What Biden understands is that Israel is indispensable to the Jews of the world as a fallback in the event their own countries become inhospitable. In 1939, the Jews had nowhere to run; even America turned away most Jews seeking refuge. Had Israel been around, many more Jews would have found safe haven. Even today, only Israel guarantees that safety.
So rather than disparaging Israel as the “world’s most dangerous place to be a Jew,” as Rob Eshman, a senior columnist at the Forward recently put it in a column arguing that American Jews “should know better” than to believe “antique Zionist platitudes” about Israel being a safe haven, American Jews should show humility and gratitude for the sacrifices Israelis are making by risking and giving their lives in defense of the Jewish homeland. They’re doing it not just for Jews in Israel, but for Jews all over the world.

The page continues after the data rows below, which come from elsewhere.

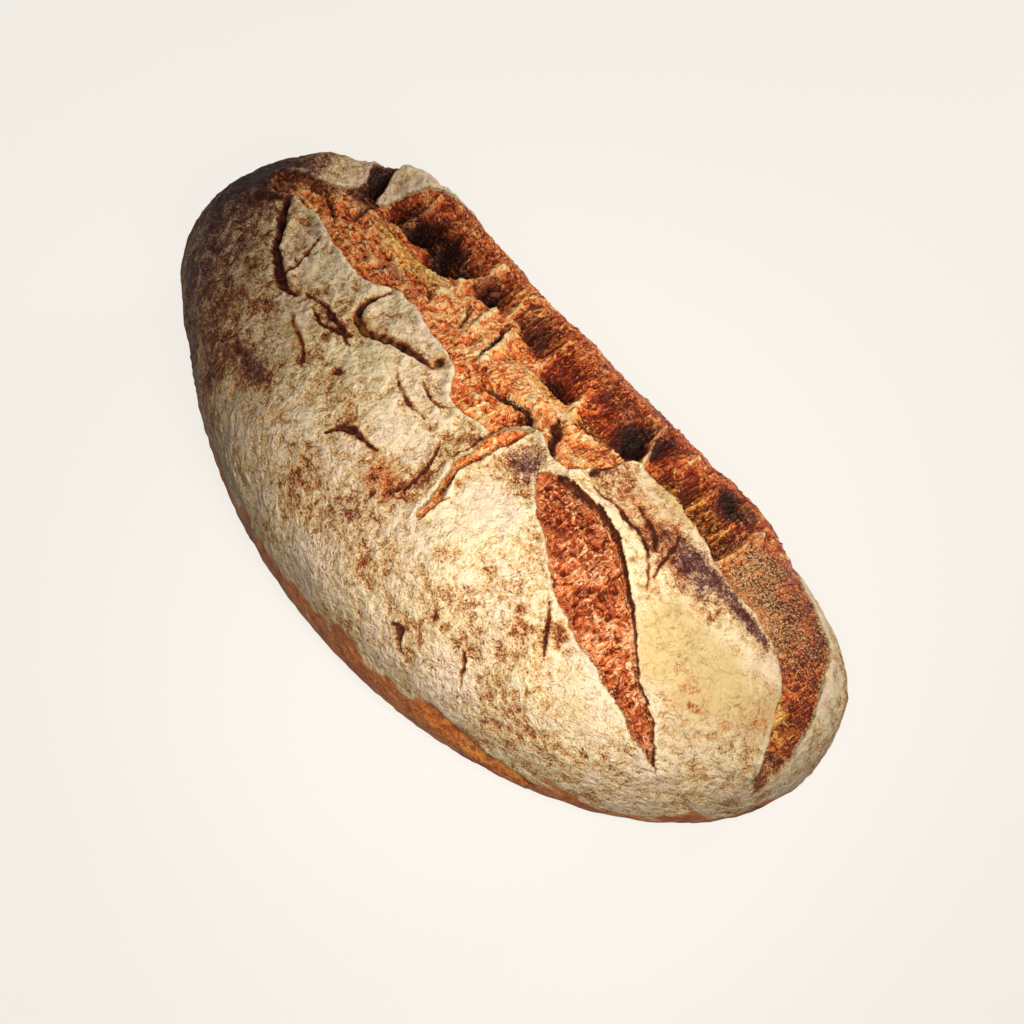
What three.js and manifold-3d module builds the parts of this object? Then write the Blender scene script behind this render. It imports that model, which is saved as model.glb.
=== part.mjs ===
// A long hand-shaped sourdough loaf, baked in one piece.
// Millimetres: X runs along the loaf, Z is up, and the flat sole rests on Z = 0.
// The side with the second, shorter score faces -Y.
import * as THREE from "three";
import { mergeVertices } from "three/addons/utils/BufferGeometryUtils.js";
import Module from "manifold-3d";

const HALF_LENGTH = 160;
const HALF_WIDTH = 70;
const HEIGHT = 94;
const BELLY_HEIGHT = 36; // the widest section, above the table
const UNDERSIDE_DEPTH = 48; // from the belly to where the round underside would close
const PLAN_ROUNDNESS = 2.15; // exponent of the outline seen from above
const CROWN_ROUNDNESS = 2.45; // exponent of the section above the belly
const UNDERSIDE_ROUNDNESS = 3.0; // exponent of the section under the belly
const BEND = 20; // how far the two ends sweep towards +Y
const WIDTH_TAPER = 0.03; // the +X half is this much wider
const CROWN_SLOPE = -0.08; // the -X end stands higher than the +X end
const FAR_SHOULDER_DROP = 3; // the crown sinks behind the main split

// Divisions of the starting box: along, across and up.
const DIVISIONS_X = 56;
const DIVISIONS_Y = 28;
const DIVISIONS_Z = 10;

// Slow swellings of the dough: [X, Y, radius, rise].
const SWELLINGS = [
  [-128, -8, 30, 4],
  [-98, 48, 22, 4],
  [88, 56, 26, 3],
  [146, 40, 22, 4],
  [128, 4, 20, 2],
];

// The main split runs the whole crown. Each pair is [X, value].
const SPLIT_NEAR_LIP = [
  [-128, 14], [-112, 9], [-96, 6], [-80, 3], [-64, 1], [-50, 6], [-30, 6],
  [-8, 4], [8, -5], [20, -1], [30, 22], [45, 27], [62, 30], [100, 30],
  [130, 27], [146, 21], [157, 10],
];
const SPLIT_FLOOR = [
  [-128, 24], [-110, 34], [-85, 42], [-50, 43], [-10, 43], [35, 45],
  [70, 46], [100, 44], [125, 40], [145, 32], [157, 16],
];
const SPLIT_FAR_LIP = [
  [-128, 34], [-110, 48], [-85, 55], [-50, 57], [0, 58], [50, 59],
  [80, 59], [105, 55], [130, 49], [147, 40], [157, 24],
];
const SPLIT_DEPTH = [
  [-128, 0], [-110, 5], [-90, 11], [-60, 11], [-30, 8], [-10, 10], [10, 10],
  [35, 13], [56, 9], [64, 12], [90, 11], [104, 6], [125, 5], [145, 4],
  [157, 0],
];

// The side score, a leaf-shaped opening below the crest, out to its tip.
const LEAF_AXIS = [
  [46, 0], [60, -1], [75, -4], [90, -10], [105, -14], [120, -19], [137, -21],
];
const LEAF_HALF_WIDTH = [
  [46, 0], [58, 8], [72, 11], [88, 12], [104, 9], [120, 5], [137, 0],
];
const LEAF_DEPTH = 3.5;
const LEAF_LIP_RISE = 1.5;

const LIP_RISE = 1.8; // the curled edge of the floured skin
const LIP_WIDTH = 5;
const STRIP_RISE = 2.5; // the ridge left standing between the two scores

// Value at x on the curve through the points, level beyond both ends.
function along(points, x) {
  if (x <= points[0][0]) return points[0][1];
  for (let i = 1; i < points.length; i++) {
    const [x0, y0] = points[i - 1];
    const [x1, y1] = points[i];
    if (x <= x1) {
      const t = (x - x0) / (x1 - x0);
      const eased = t * t * (3 - 2 * t);
      return y0 + (y1 - y0) * (0.5 * t + 0.5 * eased);
    }
  }
  return points[points.length - 1][1];
}

function ease(edge0, edge1, value) {
  const t = Math.min(1, Math.max(0, (value - edge0) / (edge1 - edge0)));
  return t * t * (3 - 2 * t);
}

function bump(distance, width) {
  return Math.exp(-((distance / width) ** 2));
}

// Height added to the crown at a place seen from above.
function crownRelief(x, y) {
  const near = along(SPLIT_NEAR_LIP, x);
  const floor = along(SPLIT_FLOOR, x);
  const far = along(SPLIT_FAR_LIP, x);
  const depth = along(SPLIT_DEPTH, x);
  const open = ease(0, 4, depth);
  let rise = 0;

  // The valley falls gently from the near lip and climbs steeply to the far one.
  if (y > near && y <= floor) rise -= depth * ease(near, floor, y);
  if (y > floor && y < far) rise -= depth * (1 - ease(floor, far, y));
  rise += LIP_RISE * open * bump(y - near + 2, LIP_WIDTH);

  // The far shoulder sinks behind the split.
  rise -= FAR_SHOULDER_DROP * ease(floor, far, y) * bump(x + 10, 110);

  // The side score and the lip that overhangs it.
  const leafY = along(LEAF_AXIS, x);
  const half = along(LEAF_HALF_WIDTH, x);
  if (half > 0.5) {
    const across = (y - leafY) / half;
    const narrow = ease(0, 9, half);
    if (Math.abs(across) < 1) rise -= LEAF_DEPTH * narrow * (1 - across ** 2);
    rise += LEAF_LIP_RISE * narrow * bump(y - leafY - half - 3, 6);
  }

  // The ridge between the scores.
  rise += STRIP_RISE * bump(x - 75, 38) * bump(y - 20, 9);

  for (const [cx, cy, radius, swell] of SWELLINGS) {
    rise += swell * bump(Math.hypot(x - cx, y - cy), radius);
  }
  return rise;
}

// Takes a direction on the unit sphere to a point of the crust.
function crustPoint(direction) {
  const { x, y, z } = direction;
  const flat = Math.hypot(x, y);
  const c = flat > 1e-9 ? x / flat : 0;
  const s = flat > 1e-9 ? y / flat : 0;
  const plan =
    flat > 1e-9
      ? (Math.abs(c) ** PLAN_ROUNDNESS + Math.abs(s) ** PLAN_ROUNDNESS) **
        (-1 / PLAN_ROUNDNESS)
      : 1;
  const roundness = z > 0 ? CROWN_ROUNDNESS : UNDERSIDE_ROUNDNESS;
  const reach =
    (flat ** roundness + Math.abs(z) ** roundness) ** (-1 / roundness);
  const u = x * plan * reach;
  const v = y * plan * reach;
  const w = z * reach;
  const px = HALF_LENGTH * u;
  const py = HALF_WIDTH * v * (1 + WIDTH_TAPER * u) + BEND * u * u;
  const rise = HEIGHT - BELLY_HEIGHT;
  const pz =
    w > 0
      ? BELLY_HEIGHT +
        rise * (1 + CROWN_SLOPE * u) * w +
        crownRelief(px, py) * ease(0.1, 0.4, w)
      : BELLY_HEIGHT + UNDERSIDE_DEPTH * w;
  return new THREE.Vector3(px, py, pz);
}

// Even-angle spacing turns the box lattice into a fairly uniform round lattice.
function spread(value) {
  return Math.tan((value * Math.PI) / 4);
}

function crustGeometry() {
  let box = new THREE.BoxGeometry(2, 2, 2, DIVISIONS_X, DIVISIONS_Y, DIVISIONS_Z);
  box.deleteAttribute("normal");
  box.deleteAttribute("uv");
  box = mergeVertices(box, 1e-4);
  const position = box.getAttribute("position");
  const direction = new THREE.Vector3();
  for (let i = 0; i < position.count; i++) {
    direction.fromBufferAttribute(position, i);
    direction.set(spread(direction.x), spread(direction.y), spread(direction.z));
    const point = crustPoint(direction.normalize());
    position.setXYZ(i, point.x, point.y, point.z);
  }
  return box;
}

const wasm = await Module();
wasm.setup();

// Cuts the round underside away at the table, which leaves the flat sole.
function trimAtTable(geometry) {
  const uncut = new wasm.Manifold(
    new wasm.Mesh({
      numProp: 3,
      vertProperties: new Float32Array(geometry.getAttribute("position").array),
      triVerts: new Uint32Array(geometry.index.array),
    }),
  );
  const trimmed = uncut.trimByPlane([0, 0, 1], 0);
  const mesh = trimmed.getMesh();
  const result = new THREE.BufferGeometry();
  const values = new Float32Array(mesh.vertProperties);
  result.setAttribute("position", new THREE.BufferAttribute(values, 3));
  result.setIndex(new THREE.BufferAttribute(new Uint32Array(mesh.triVerts), 1));
  return result;
}

const crust = trimAtTable(crustGeometry());

// The origin sits under the middle of the loaf's box, on the table.
crust.computeBoundingBox();
const middle = crust.boundingBox.getCenter(new THREE.Vector3());
crust.translate(-middle.x, -middle.y, -crust.boundingBox.min.z);
crust.computeVertexNormals();

const crustMaterial = new THREE.MeshStandardMaterial({
  color: 0xb98a58,
  roughness: 0.85,
  metalness: 0,
});

const loaf = new THREE.Mesh(crust, crustMaterial);
loaf.name = "loaf";

const group = new THREE.Group();
group.name = "sourdough_loaf";
group.add(loaf);

export default group;
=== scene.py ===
# %% [markdown]
# # A hand-shaped sourdough loaf
# The real thing is one piece: dough that was rolled in flour, cut along the crown, and torn open by
# its own steam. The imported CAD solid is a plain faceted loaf. This lesson replaces it with one finely
# modelled crust in the same place and at the same size, and paints it with one node material.

import math

import bmesh
import bpy
import numpy as np
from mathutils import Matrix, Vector


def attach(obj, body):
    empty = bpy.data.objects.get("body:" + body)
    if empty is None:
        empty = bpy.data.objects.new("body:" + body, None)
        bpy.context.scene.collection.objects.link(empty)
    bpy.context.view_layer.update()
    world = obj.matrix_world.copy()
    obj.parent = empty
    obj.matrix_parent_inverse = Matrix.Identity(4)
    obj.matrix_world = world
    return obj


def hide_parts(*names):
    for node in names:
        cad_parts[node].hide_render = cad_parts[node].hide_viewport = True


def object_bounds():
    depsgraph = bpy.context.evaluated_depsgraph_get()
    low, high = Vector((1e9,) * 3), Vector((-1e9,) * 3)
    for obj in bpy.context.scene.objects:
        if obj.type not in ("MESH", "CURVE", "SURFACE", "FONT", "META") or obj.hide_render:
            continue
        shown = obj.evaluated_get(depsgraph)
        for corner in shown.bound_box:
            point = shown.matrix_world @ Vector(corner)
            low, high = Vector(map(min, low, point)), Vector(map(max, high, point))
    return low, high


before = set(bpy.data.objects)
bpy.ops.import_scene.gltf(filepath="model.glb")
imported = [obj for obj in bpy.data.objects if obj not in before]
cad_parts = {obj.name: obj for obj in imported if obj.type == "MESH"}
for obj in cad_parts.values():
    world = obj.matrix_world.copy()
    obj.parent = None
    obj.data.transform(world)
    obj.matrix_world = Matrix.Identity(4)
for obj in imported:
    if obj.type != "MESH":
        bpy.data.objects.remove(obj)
cad_low, cad_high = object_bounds()
MM = 0.001
LENGTH = (cad_high.x - cad_low.x) / MM
WIDTH = (cad_high.y - cad_low.y) / MM
TOP = cad_high.z / MM
print(f"CAD box: {LENGTH:.1f} x {WIDTH:.1f} x {TOP:.1f} mm")

# %% [markdown]
# ## The camera
# The camera comes first, because every later choice of detail depends on how large it will be seen.
# It stands about a metre away behind a long lens, so that the loaf keeps its true proportions, looks
# down at 53 degrees, and stands to the right of the loaf's middle, so that the loaf lies across the
# picture from upper left to lower right.

# %% Camera
VIEW_AZIMUTH = math.radians(53.6)
VIEW_ELEVATION = math.radians(53.0)
VIEW_DISTANCE = 0.936
LENS = 92.85
LOAF_MIDDLE = Vector((0, 0, 0.042))
AIM_RIGHT = 0.0182
AIM_DOWN = 0.0109
SENSOR_WIDTH = 36
NEAREST_SEEN = 0.01

level = math.cos(VIEW_ELEVATION)
toward_camera = Vector(
    (math.sin(VIEW_AZIMUTH) * level, -math.cos(VIEW_AZIMUTH) * level, math.sin(VIEW_ELEVATION))
)
picture_right = Vector((math.cos(VIEW_AZIMUTH), math.sin(VIEW_AZIMUTH), 0))
picture_up = toward_camera.cross(picture_right)
aim = LOAF_MIDDLE + picture_right * AIM_RIGHT - picture_up * AIM_DOWN

camera_data = bpy.data.cameras.new("camera")
camera_data.lens = LENS
camera_data.sensor_width = SENSOR_WIDTH
camera_data.clip_start = NEAREST_SEEN
camera = bpy.data.objects.new("camera", camera_data)
camera.location = aim + toward_camera * VIEW_DISTANCE
camera.rotation_euler = (-toward_camera).to_track_quat("-Z", "Y").to_euler()
bpy.context.scene.collection.objects.link(camera)
bpy.context.scene.camera = camera
print("camera at", [round(v, 3) for v in camera.location])

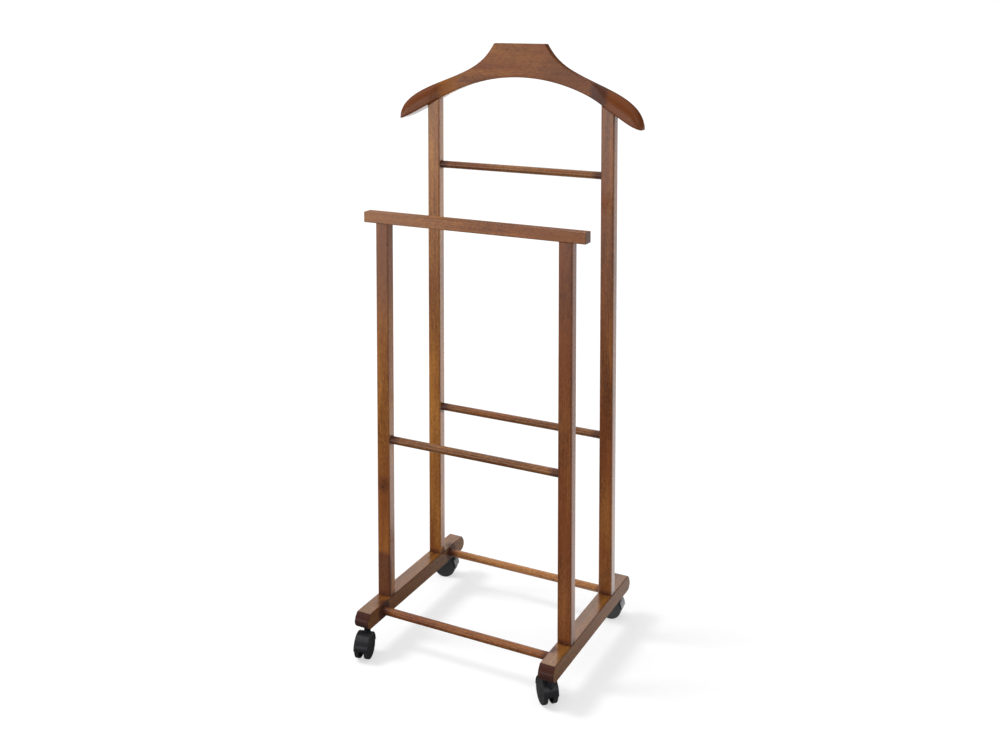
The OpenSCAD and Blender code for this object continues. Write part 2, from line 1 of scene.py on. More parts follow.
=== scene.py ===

Uriel Heilman is a journalist living in Israel. He works for 70 Faces Media, the parent organization of the Jewish Telegraphic Agency.
Rob Eshman says
I’m not disparaging Israel Uri, I’m reporting facts. There’s a lot of reasons to move there, and a lot of reasons to protect, defend & be grateful for Israel. But Hamas, Hezbollah, Iran & their amen corners around the world are actively trying to attack and kill Israelis. That makes it a more dangerous place to be a Jew. Things could change of course— they could get better there, worse here, or vice versa. 100000 Israelis are internally displaced today— that’s not my definition of security. Since Babylon, the real “insurance policy” of the Jewish people has been the fact that our faith is portable and our Peoplehood is resilient. Judaism has survived far longer than any attempt at Jewish sovereignty. Again, that’s not to disparage Israel— it’s just historically true. Meanwhile be well and stay safe and healthy…
John Clements says
Yes Sir you wrote a great article. Israel provides and protects and encourages people to come. I am the person in the Article with one Jewish grandparent. And Israel said come and bring your wife and kids they will be Israeli too. Israel there is nothing like it in the world.